**STATED GOAL**
Exactly as written, set down the lines from the top of the entries through the line bearing "of grey scales.", with every picture left out.

+---+

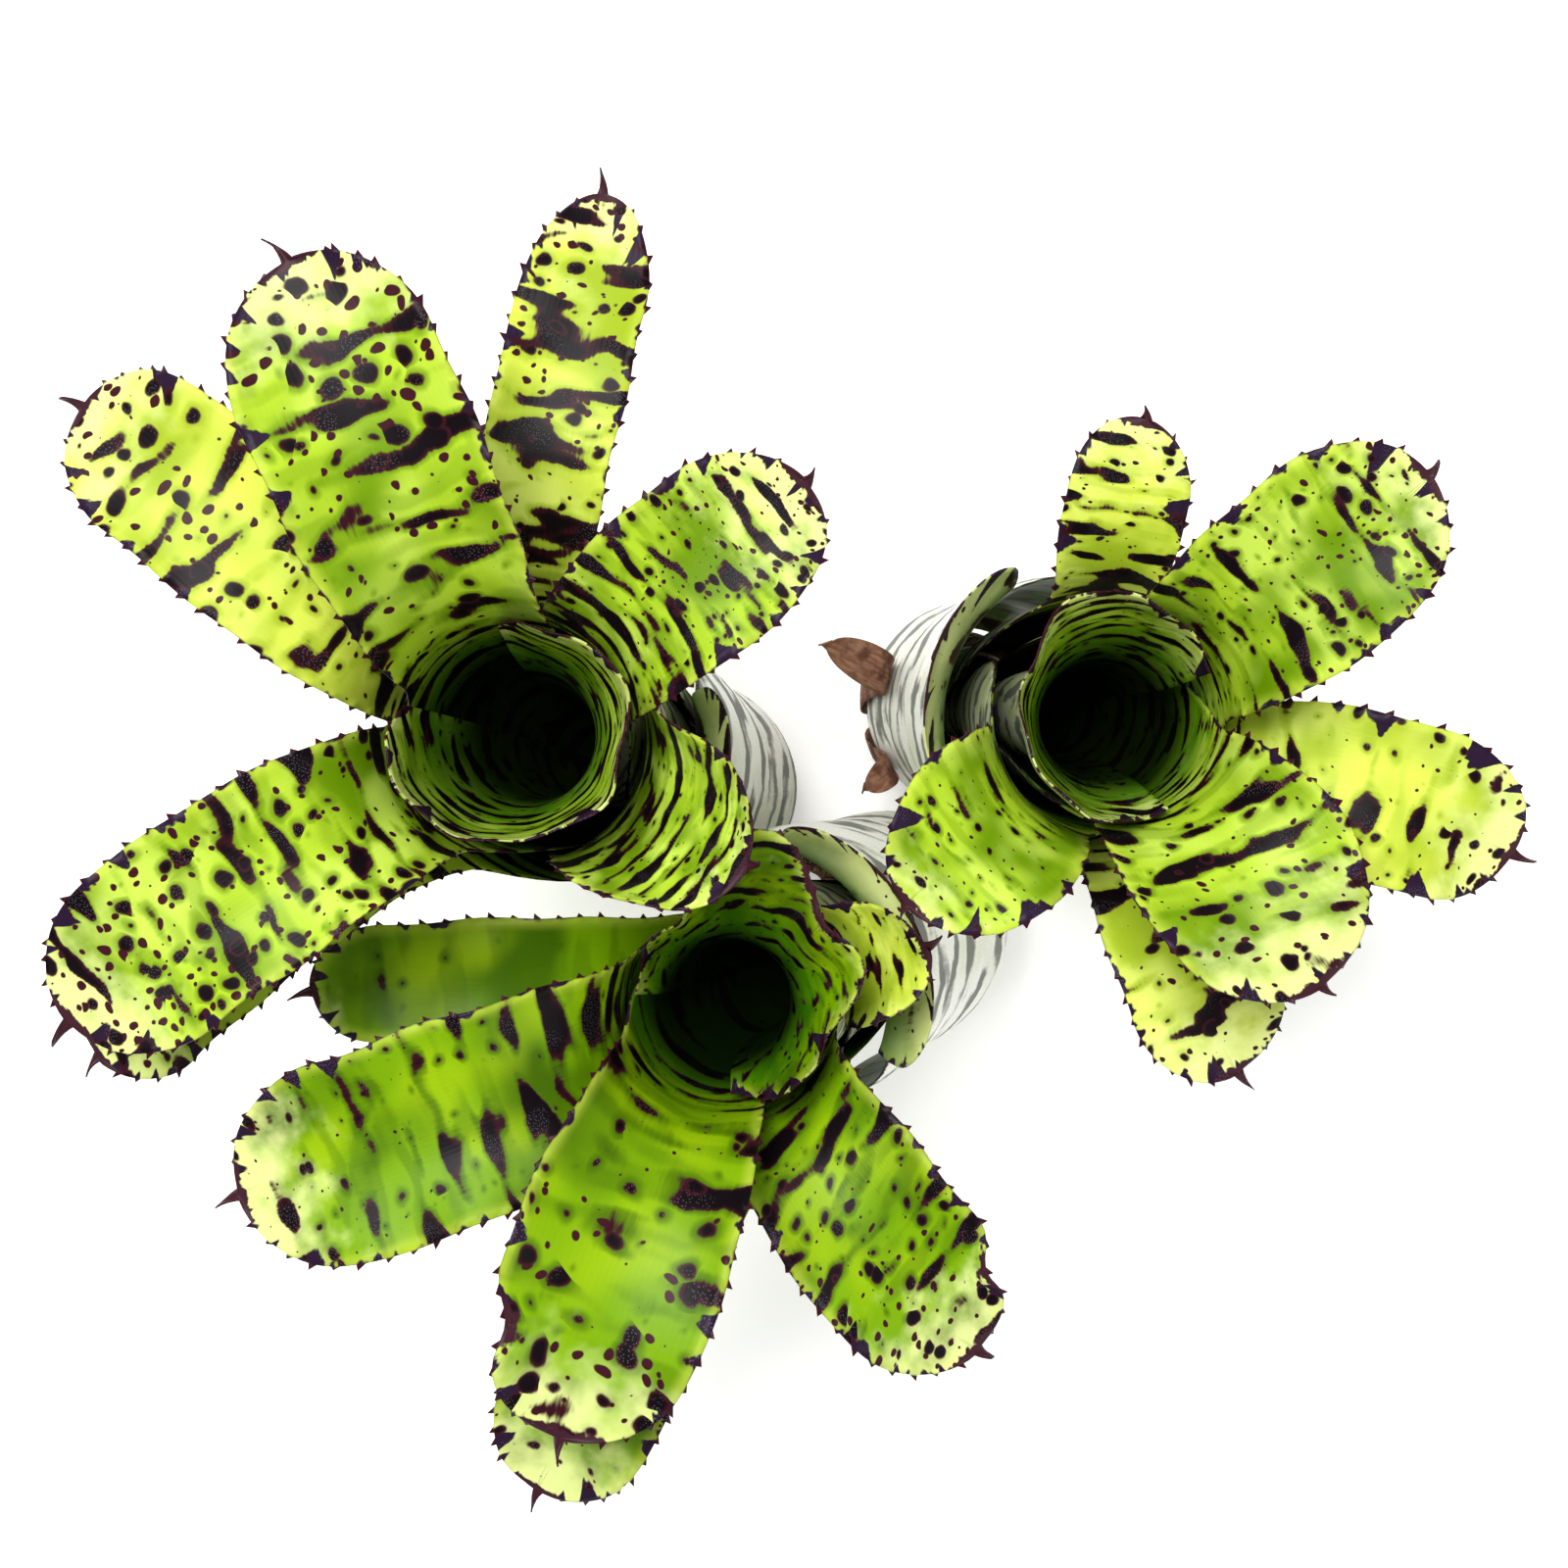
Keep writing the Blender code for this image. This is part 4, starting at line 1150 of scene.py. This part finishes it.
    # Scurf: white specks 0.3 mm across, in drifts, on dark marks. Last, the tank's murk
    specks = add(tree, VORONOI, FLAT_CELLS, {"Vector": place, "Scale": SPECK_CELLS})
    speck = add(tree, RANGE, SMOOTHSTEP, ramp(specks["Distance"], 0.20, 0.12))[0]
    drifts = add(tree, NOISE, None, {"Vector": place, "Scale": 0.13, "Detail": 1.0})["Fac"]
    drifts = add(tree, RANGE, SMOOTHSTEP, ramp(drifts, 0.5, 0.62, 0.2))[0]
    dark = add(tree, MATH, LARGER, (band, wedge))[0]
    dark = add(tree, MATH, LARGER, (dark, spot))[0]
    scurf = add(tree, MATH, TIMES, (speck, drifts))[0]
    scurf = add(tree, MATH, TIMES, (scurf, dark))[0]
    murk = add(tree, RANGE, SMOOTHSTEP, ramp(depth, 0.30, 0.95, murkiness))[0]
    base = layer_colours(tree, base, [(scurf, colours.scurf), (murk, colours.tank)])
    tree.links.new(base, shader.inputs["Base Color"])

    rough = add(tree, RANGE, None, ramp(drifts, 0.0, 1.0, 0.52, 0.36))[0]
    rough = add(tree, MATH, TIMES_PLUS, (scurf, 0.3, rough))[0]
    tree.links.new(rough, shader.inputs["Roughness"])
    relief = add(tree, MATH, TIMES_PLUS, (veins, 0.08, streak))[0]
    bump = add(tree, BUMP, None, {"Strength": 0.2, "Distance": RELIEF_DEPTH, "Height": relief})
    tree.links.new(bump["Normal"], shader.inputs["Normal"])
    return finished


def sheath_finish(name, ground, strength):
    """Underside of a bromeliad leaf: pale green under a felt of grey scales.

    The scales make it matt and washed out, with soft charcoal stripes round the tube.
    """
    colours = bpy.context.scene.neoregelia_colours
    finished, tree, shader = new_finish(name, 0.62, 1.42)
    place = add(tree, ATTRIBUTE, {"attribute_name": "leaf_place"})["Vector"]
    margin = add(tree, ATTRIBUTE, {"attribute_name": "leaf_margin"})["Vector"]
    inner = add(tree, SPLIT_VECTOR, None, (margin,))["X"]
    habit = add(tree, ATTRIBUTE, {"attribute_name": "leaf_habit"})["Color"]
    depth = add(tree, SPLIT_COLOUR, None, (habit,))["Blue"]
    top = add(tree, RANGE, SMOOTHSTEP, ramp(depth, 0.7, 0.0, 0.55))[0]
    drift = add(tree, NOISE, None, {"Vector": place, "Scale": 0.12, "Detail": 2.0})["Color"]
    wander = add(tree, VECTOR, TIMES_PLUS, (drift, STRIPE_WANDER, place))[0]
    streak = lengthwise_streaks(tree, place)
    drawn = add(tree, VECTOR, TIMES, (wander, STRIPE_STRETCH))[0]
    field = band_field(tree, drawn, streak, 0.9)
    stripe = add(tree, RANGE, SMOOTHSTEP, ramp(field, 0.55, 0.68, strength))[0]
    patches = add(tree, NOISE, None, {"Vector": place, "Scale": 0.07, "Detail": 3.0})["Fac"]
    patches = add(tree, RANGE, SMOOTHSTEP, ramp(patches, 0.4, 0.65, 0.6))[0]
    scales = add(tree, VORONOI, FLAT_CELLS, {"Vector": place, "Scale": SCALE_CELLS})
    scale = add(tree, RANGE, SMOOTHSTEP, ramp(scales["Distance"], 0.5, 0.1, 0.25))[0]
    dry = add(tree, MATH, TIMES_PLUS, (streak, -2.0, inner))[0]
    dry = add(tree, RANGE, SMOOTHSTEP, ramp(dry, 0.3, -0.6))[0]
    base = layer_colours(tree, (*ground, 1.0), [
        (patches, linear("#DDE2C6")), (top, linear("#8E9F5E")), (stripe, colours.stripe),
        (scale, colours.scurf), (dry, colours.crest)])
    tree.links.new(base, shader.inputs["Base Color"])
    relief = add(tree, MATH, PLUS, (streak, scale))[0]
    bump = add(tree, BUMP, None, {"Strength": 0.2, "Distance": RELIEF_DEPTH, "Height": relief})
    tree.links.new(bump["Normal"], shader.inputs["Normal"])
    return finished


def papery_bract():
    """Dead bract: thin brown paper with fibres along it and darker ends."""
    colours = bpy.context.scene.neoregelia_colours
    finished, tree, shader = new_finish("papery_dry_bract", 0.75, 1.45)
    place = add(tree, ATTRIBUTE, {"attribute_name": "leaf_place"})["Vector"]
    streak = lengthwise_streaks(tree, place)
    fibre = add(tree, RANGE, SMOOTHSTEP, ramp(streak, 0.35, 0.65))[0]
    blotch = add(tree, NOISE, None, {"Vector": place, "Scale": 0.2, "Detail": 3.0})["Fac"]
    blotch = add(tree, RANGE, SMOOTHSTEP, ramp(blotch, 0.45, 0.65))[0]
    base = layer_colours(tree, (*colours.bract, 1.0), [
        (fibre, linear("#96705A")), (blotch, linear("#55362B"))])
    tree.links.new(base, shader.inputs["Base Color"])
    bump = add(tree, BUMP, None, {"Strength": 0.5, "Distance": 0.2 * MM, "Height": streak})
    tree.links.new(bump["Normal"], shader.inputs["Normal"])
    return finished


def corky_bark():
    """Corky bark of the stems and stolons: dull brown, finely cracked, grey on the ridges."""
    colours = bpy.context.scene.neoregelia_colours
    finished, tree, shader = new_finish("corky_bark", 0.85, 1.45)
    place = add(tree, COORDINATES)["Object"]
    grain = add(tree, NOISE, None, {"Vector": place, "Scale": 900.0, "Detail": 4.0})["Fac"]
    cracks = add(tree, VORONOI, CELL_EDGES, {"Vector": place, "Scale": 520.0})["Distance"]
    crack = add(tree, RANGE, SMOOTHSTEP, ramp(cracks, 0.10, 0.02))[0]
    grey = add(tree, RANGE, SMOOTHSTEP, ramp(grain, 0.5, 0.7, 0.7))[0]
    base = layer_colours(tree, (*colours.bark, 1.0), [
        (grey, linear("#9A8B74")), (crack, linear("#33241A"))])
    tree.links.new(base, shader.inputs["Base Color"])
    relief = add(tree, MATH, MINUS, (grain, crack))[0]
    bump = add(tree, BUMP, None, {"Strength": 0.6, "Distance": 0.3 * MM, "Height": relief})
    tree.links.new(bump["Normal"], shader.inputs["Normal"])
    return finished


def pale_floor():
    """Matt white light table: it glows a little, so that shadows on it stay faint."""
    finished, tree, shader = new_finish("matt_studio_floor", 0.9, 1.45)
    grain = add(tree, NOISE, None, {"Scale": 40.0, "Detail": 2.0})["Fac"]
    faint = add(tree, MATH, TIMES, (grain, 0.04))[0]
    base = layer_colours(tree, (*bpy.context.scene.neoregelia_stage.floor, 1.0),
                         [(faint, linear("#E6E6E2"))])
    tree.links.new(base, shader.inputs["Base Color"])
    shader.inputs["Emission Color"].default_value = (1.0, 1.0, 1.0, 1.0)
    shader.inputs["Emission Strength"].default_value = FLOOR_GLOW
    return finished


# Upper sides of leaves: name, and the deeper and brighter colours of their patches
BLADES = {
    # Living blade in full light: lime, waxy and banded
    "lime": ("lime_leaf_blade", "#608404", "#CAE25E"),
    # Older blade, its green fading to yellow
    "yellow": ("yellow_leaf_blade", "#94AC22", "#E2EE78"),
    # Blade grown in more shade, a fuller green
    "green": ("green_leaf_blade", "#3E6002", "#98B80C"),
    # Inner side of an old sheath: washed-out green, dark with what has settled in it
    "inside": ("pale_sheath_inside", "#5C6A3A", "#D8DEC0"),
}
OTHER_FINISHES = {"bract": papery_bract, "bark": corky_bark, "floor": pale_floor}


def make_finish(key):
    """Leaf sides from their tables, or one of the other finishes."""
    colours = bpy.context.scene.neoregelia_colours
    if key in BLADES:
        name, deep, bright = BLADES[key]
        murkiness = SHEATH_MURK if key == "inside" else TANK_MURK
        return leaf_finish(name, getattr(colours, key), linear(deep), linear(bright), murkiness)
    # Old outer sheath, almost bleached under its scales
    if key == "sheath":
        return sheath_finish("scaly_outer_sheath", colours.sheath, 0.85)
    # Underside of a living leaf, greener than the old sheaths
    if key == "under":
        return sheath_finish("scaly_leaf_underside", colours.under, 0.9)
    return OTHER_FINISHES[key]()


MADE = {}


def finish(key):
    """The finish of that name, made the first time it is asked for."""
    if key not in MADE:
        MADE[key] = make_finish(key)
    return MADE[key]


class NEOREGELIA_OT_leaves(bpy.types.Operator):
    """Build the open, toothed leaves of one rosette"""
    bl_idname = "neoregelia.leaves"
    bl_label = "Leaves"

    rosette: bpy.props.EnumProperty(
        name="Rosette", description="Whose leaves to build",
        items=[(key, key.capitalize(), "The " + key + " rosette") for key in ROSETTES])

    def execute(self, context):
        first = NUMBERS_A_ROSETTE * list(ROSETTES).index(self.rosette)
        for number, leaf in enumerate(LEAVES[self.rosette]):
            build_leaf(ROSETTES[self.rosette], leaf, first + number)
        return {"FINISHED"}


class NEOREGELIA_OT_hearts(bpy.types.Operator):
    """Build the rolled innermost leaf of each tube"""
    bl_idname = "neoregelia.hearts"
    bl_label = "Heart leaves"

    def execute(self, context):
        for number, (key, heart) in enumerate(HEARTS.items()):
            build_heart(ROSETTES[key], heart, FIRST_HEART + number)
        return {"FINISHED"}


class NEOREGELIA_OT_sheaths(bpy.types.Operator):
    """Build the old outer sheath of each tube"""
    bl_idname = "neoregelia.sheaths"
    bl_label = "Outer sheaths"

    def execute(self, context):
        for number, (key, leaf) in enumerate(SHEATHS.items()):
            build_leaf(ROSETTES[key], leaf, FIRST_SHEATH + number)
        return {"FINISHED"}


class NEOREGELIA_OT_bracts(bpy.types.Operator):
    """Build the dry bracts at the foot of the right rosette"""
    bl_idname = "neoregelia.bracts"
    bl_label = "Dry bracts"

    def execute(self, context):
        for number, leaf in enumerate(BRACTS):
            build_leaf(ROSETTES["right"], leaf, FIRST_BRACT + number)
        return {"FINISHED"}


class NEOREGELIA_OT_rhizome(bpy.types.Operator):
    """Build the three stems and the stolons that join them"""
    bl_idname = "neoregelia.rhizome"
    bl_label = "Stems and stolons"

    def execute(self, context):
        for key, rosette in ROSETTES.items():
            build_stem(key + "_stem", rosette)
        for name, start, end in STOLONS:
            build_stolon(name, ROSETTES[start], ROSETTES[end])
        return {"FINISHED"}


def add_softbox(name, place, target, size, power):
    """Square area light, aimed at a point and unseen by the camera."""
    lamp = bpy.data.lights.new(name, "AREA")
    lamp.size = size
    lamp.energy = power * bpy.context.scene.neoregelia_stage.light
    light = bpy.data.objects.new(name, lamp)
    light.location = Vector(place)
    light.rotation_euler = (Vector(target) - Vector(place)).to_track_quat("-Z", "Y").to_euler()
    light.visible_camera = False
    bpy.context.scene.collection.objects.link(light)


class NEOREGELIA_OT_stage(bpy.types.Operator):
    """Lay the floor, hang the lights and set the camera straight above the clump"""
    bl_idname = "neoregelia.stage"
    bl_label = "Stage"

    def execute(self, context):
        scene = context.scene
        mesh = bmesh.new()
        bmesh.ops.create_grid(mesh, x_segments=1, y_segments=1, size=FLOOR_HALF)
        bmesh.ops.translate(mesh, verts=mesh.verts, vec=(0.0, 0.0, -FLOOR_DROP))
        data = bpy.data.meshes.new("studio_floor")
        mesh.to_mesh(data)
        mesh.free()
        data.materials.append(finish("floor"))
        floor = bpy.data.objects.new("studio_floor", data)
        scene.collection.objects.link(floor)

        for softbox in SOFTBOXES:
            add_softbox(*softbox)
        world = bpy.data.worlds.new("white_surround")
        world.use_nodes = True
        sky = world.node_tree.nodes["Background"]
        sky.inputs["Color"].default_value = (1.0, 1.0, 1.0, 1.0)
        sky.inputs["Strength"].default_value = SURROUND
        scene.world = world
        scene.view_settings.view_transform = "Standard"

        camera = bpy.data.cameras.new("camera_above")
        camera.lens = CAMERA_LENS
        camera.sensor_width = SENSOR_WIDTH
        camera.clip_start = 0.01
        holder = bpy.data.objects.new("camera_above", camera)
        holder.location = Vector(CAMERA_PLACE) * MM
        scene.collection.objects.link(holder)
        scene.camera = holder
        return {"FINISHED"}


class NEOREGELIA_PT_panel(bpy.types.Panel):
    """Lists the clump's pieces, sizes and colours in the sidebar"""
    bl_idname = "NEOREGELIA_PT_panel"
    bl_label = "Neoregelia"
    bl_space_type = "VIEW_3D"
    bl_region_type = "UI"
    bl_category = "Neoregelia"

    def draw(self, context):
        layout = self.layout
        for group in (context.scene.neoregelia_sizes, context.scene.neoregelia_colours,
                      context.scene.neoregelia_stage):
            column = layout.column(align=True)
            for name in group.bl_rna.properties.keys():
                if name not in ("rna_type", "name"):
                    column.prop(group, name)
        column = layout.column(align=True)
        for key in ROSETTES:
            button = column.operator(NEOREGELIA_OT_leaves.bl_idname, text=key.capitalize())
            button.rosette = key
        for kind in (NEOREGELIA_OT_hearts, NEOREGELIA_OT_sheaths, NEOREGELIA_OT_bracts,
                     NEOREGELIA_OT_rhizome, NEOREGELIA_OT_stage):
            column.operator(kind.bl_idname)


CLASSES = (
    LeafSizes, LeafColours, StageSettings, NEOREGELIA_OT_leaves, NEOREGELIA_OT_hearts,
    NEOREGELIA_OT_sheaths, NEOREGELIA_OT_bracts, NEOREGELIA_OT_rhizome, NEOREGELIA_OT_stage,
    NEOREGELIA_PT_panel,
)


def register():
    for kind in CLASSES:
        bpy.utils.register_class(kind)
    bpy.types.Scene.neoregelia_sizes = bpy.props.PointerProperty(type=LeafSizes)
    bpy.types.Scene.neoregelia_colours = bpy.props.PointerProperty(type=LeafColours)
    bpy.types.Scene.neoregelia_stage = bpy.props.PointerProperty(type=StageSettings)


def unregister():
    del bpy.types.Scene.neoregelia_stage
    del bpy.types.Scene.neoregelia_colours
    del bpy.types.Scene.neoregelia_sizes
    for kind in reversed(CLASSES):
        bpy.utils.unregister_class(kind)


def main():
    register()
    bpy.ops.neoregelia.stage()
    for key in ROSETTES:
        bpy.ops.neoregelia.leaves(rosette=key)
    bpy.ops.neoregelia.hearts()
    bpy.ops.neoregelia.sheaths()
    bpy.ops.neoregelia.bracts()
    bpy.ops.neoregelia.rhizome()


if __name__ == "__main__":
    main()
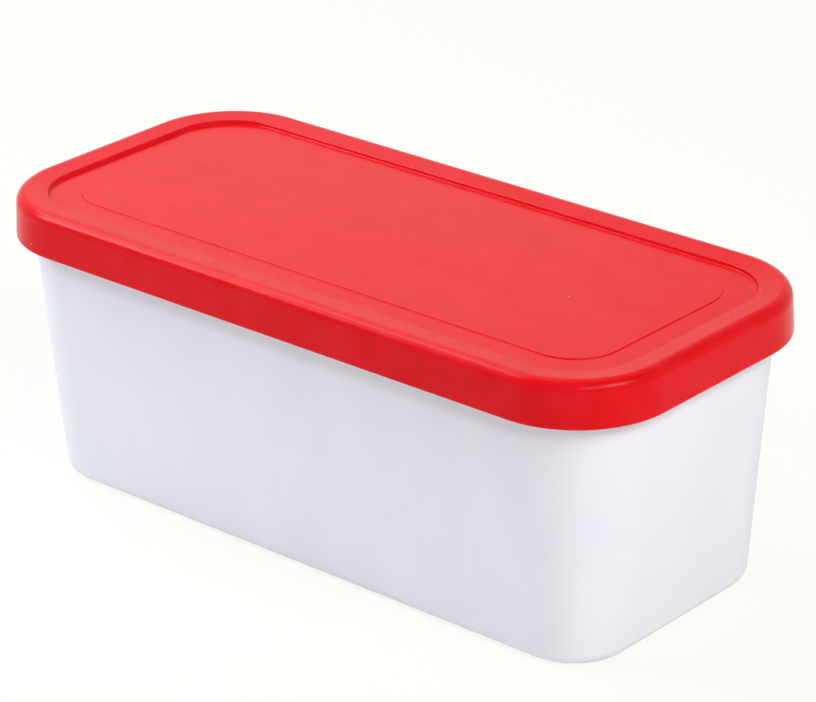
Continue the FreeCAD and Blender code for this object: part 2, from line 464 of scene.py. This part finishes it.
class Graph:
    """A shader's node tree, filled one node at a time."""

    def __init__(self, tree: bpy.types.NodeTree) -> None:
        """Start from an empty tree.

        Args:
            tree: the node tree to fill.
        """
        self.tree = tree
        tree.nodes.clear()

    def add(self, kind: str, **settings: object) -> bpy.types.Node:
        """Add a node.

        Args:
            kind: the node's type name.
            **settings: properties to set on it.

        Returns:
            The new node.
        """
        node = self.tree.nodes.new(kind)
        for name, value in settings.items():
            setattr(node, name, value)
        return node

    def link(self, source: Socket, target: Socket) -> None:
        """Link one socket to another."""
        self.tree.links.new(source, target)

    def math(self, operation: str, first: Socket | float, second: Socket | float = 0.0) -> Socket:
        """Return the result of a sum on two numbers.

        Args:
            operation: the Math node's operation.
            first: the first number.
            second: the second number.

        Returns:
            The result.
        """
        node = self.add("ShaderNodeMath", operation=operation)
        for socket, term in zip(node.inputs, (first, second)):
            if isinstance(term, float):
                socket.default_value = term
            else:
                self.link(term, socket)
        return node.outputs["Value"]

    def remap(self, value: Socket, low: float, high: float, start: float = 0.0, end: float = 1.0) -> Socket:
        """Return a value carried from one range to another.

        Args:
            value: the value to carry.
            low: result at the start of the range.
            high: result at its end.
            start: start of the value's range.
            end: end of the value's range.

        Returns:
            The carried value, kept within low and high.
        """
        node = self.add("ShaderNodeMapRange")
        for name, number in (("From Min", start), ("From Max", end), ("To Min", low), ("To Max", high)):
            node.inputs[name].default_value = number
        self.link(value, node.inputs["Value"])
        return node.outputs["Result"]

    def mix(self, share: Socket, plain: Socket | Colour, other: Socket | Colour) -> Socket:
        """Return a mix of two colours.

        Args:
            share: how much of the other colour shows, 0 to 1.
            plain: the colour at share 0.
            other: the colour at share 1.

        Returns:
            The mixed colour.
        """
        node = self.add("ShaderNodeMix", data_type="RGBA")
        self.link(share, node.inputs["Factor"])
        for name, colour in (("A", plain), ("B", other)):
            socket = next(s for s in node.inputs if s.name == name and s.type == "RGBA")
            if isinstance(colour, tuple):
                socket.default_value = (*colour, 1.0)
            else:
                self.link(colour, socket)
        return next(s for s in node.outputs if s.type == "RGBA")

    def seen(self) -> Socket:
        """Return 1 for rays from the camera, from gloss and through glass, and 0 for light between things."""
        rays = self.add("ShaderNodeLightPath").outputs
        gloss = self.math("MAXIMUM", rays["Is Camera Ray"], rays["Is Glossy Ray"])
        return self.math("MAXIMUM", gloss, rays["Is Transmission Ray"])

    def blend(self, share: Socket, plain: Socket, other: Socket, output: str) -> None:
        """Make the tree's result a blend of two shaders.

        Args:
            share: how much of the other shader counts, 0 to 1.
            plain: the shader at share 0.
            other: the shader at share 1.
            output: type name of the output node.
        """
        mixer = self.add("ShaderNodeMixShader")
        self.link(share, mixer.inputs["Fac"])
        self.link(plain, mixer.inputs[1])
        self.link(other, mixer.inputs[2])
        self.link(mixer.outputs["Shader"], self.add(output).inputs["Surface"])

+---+

**ANSWER TO THE TASK**
Keep writing the Blender code for this image. This is part 4, starting at line 1150 of scene.py. This part finishes it.
    # Scurf: white specks 0.3 mm across, in drifts, on dark marks. Last, the tank's murk
    specks = add(tree, VORONOI, FLAT_CELLS, {"Vector": place, "Scale": SPECK_CELLS})
    speck = add(tree, RANGE, SMOOTHSTEP, ramp(specks["Distance"], 0.20, 0.12))[0]
    drifts = add(tree, NOISE, None, {"Vector": place, "Scale": 0.13, "Detail": 1.0})["Fac"]
    drifts = add(tree, RANGE, SMOOTHSTEP, ramp(drifts, 0.5, 0.62, 0.2))[0]
    dark = add(tree, MATH, LARGER, (band, wedge))[0]
    dark = add(tree, MATH, LARGER, (dark, spot))[0]
    scurf = add(tree, MATH, TIMES, (speck, drifts))[0]
    scurf = add(tree, MATH, TIMES, (scurf, dark))[0]
    murk = add(tree, RANGE, SMOOTHSTEP, ramp(depth, 0.30, 0.95, murkiness))[0]
    base = layer_colours(tree, base, [(scurf, colours.scurf), (murk, colours.tank)])
    tree.links.new(base, shader.inputs["Base Color"])

    rough = add(tree, RANGE, None, ramp(drifts, 0.0, 1.0, 0.52, 0.36))[0]
    rough = add(tree, MATH, TIMES_PLUS, (scurf, 0.3, rough))[0]
    tree.links.new(rough, shader.inputs["Roughness"])
    relief = add(tree, MATH, TIMES_PLUS, (veins, 0.08, streak))[0]
    bump = add(tree, BUMP, None, {"Strength": 0.2, "Distance": RELIEF_DEPTH, "Height": relief})
    tree.links.new(bump["Normal"], shader.inputs["Normal"])
    return finished


def sheath_finish(name, ground, strength):
    """Underside of a bromeliad leaf: pale green under a felt of grey scales.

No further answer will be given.